KABUL, Afghanistan – Early tallies released Sunday suggested Afghanistan’s presidential election will be a two-man race, with neither former Foreign Minister Abdullah Abdullah nor former World Bank economist Ashraf Ghani close to the majority needed to avoid a runoff.

Abdullah held a slight edge, with 41.9 percent of the vote to Ghani’s 37.6 percent. The partial results represented barely 7 percent of the estimated 7 million ballots cast, however, and international observers urged patience during lengthy vote counting.

The initial results were the first official figures released from the April 5 election, which would lead to the first democratic transfer of power in Afghanistan’s history. President Hamid Karzai is constitutionally barred from seeking a third term.
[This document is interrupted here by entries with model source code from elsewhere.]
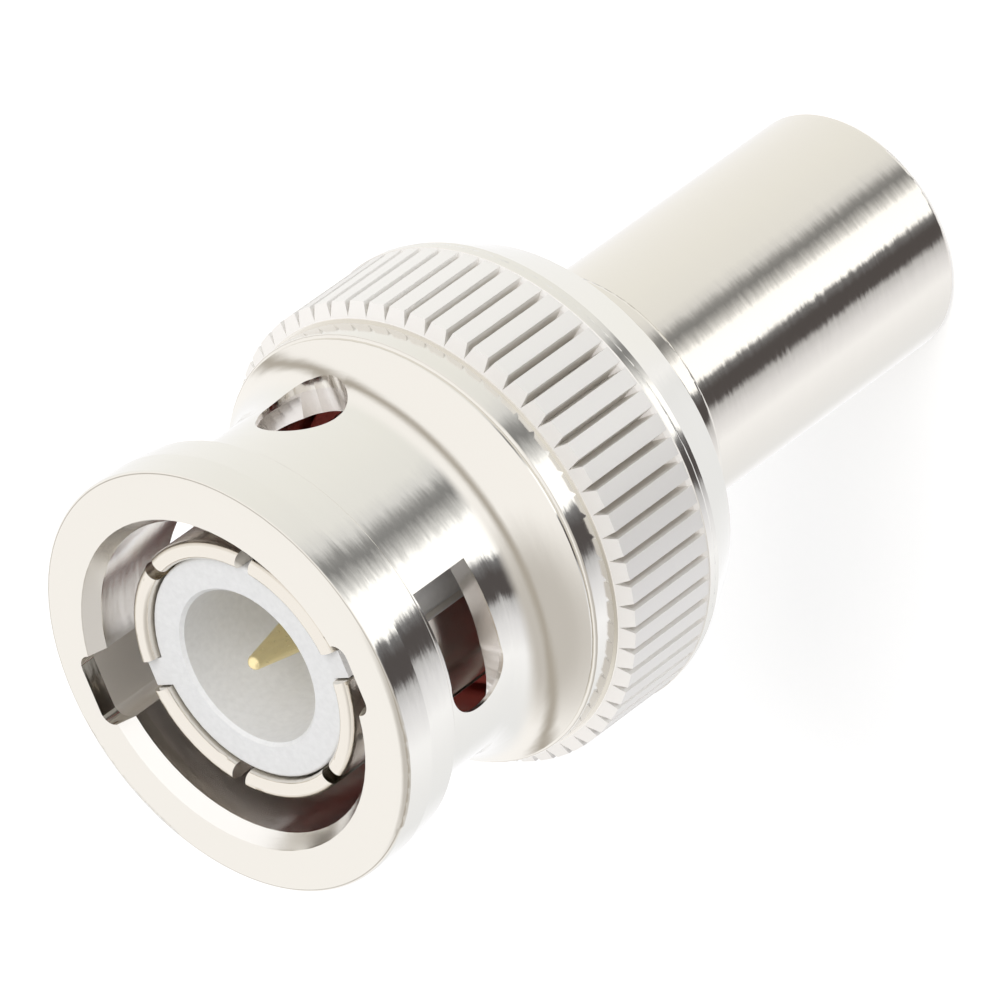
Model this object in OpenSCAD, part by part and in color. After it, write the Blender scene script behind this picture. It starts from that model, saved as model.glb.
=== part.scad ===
// Bayonet coaxial cable plug, crimp type. Millimetres.
// The plug stands on the rear end of its crimp ferrule: the axis is Z, the mating face is up,
// and the origin is at the middle of the ferrule's rear end.
// The stud channels in the coupling nut lie along X.

/* [Coupling nut, front to rear] */
// Diameter of the grip flange at the mating face
flange_d = 13.2; // [12.6:0.1:14]
// Length of the grip flange
flange_len = 2.4; // [1.6:0.1:2.8]
// Diameter of the grip flange at its rear edge
flange_back_d = 12.9; // [12.2:0.1:13.2]
// Radius on the edges of the flange
flange_round = 0.28; // [0.1:0.02:0.5]
// Diameter of the neck behind the flange
neck_d = 11.4; // [11.4:0.05:11.9]
// Length of the straight neck
neck_len = 3.4; // [3.2:0.1:6]
// Length of the concave flare from the neck to the ring
cove_len = 2.2; // [1.4:0.1:3]
// Diameter of the plain ring in front of the knurl
ring_d = 13.6; // [13:0.1:13.8]
// Length of the plain ring
ring_len = 0.85; // [0.5:0.05:1.5]
// Diameter over the knurl and the band behind it
knurl_d = 14.7; // [14.5:0.1:15.5]
// Length of the knurl
knurl_len = 3.5; // [2.5:0.1:6]
// Number of ribs in the knurl
knurl_ribs = 60; // [40:2:72]
// Depth of the knurl's grooves
knurl_depth = 0.44; // [0.2:0.02:0.46]
// Share of the pitch that the flat crests of the ribs take
knurl_crest = 0.7; // [0.4:0.05:0.8]
// Length of the bevel on the front ends of the ribs
knurl_bevel = 0.25; // [0.1:0.05:0.6]
// Length of the plain band behind the knurl
band_len = 0.3; // [0.2:0.05:1]
// Length of the taper at the rear of the nut
taper_len = 2; // [1.2:0.1:2.5]
// Diameter of the nut's rear face
tail_d = 12.6; // [11.4:0.1:13]
// Radius on the nut's rear edge
tail_round = 0.3; // [0.1:0.05:0.5]

/* [Coupling nut, inside] */
// Bore that takes the mating jack
bore_d = 9.8; // [9.7:0.02:9.9]
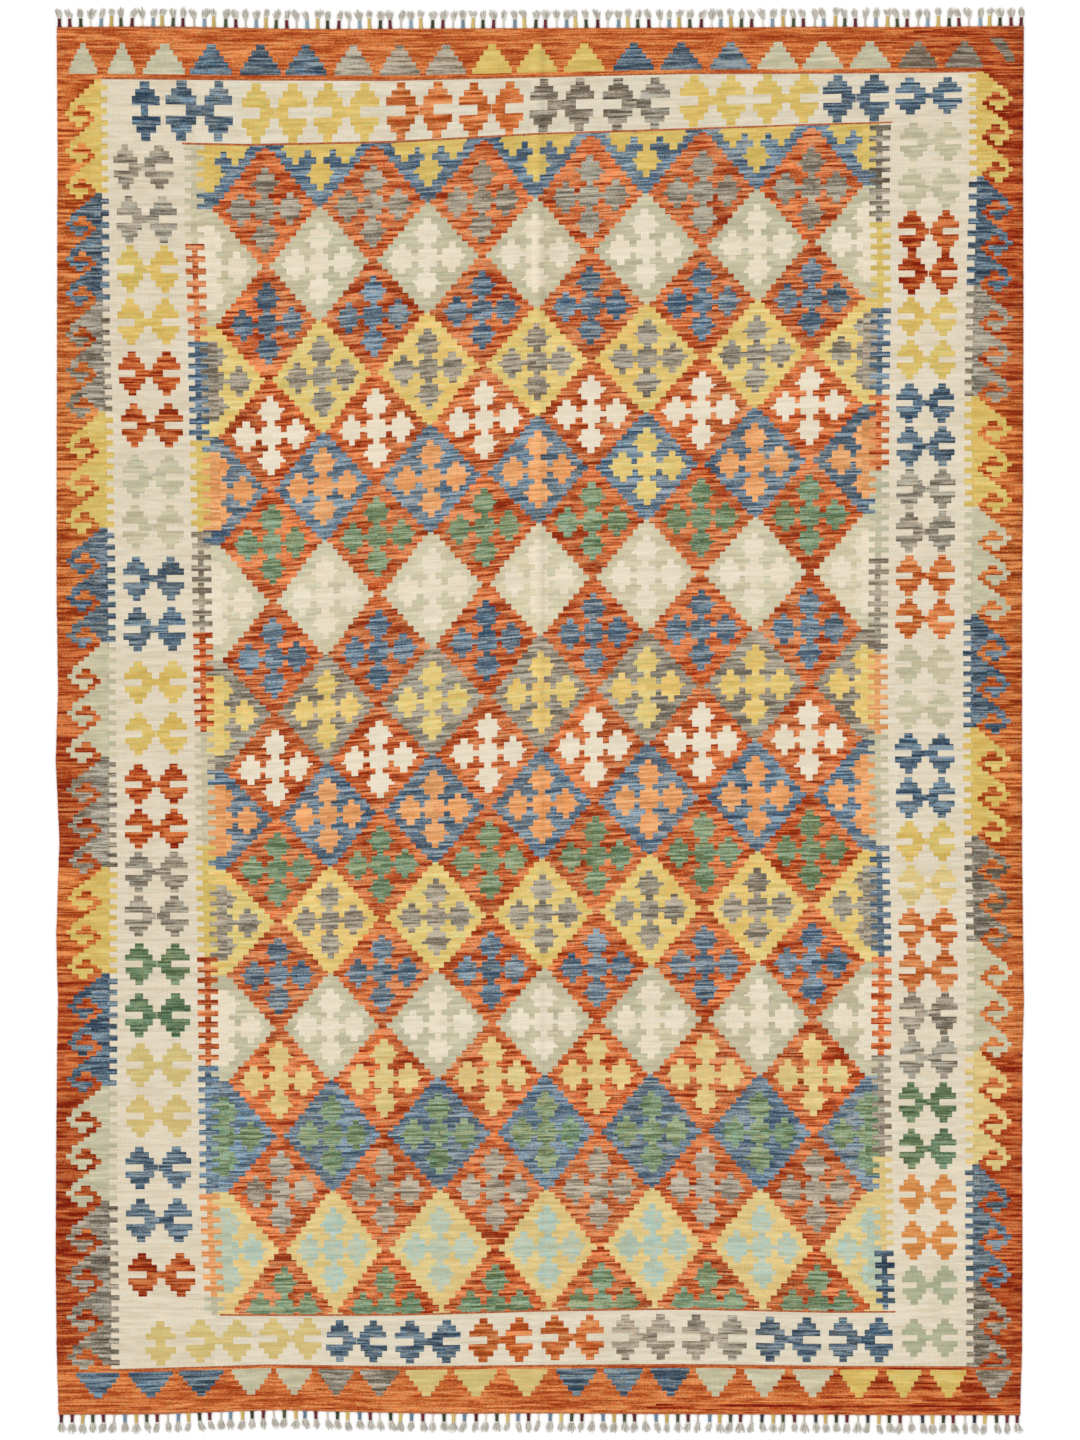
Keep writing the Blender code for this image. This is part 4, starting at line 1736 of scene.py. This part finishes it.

Running a distant third was longtime Karzai adviser Zalmai Rassoul, whom many had viewed as the incumbent’s favored candidate. Rassoul had 9.8 percent of the vote. Though that trend, if it holds up, would put him out of the race, in a close second-round contest his endorsement could prove important.

So could that of Abdul Rasul Sayyaf, an Islamist former warlord best known for once having ties to Osama bin Laden. Sayyaf had 5.1 percent of the vote, according to the figures released by Afghanistan’s Independent Election Commission.

“Until the final results are announced by the IEC, stakeholders should be careful in drawing premature conclusions so as not to create inaccurate expectations,” said Jan Kubis, the top United Nations official in Kabul. “I urge presidential candidates and their supporters to display patience while vote tallying is completed.”

Because of a high turnout and the lack of a large-scale attack by Taliban insurgents that could have derailed balloting, the election was a milestone in Afghanistan. However, there were reports of scattered violence across the country on election day, as well as of many Afghans choosing not to vote because of Taliban threats.

Election officials said 205 polling centers of the 6,423 nationwide did not open for security reasons, although they did not say where. In past Afghan elections, a prime source of fraud was stuffed ballot boxes from polling sites that were not open to voters.

The early results showed that Abdullah, who has close ties to the anti-Soviet Northern Alliance factions that retain influence among Afghanistan’s ethnic minorities, performed well in northern Afghanistan, as expected.

Ghani, who, like Karzai, is a Pashtun, Afghanistan’s largest ethnic group, outpolled his rivals in the southern provinces of Helmand and Kandahar, which are dominated by Pashtuns.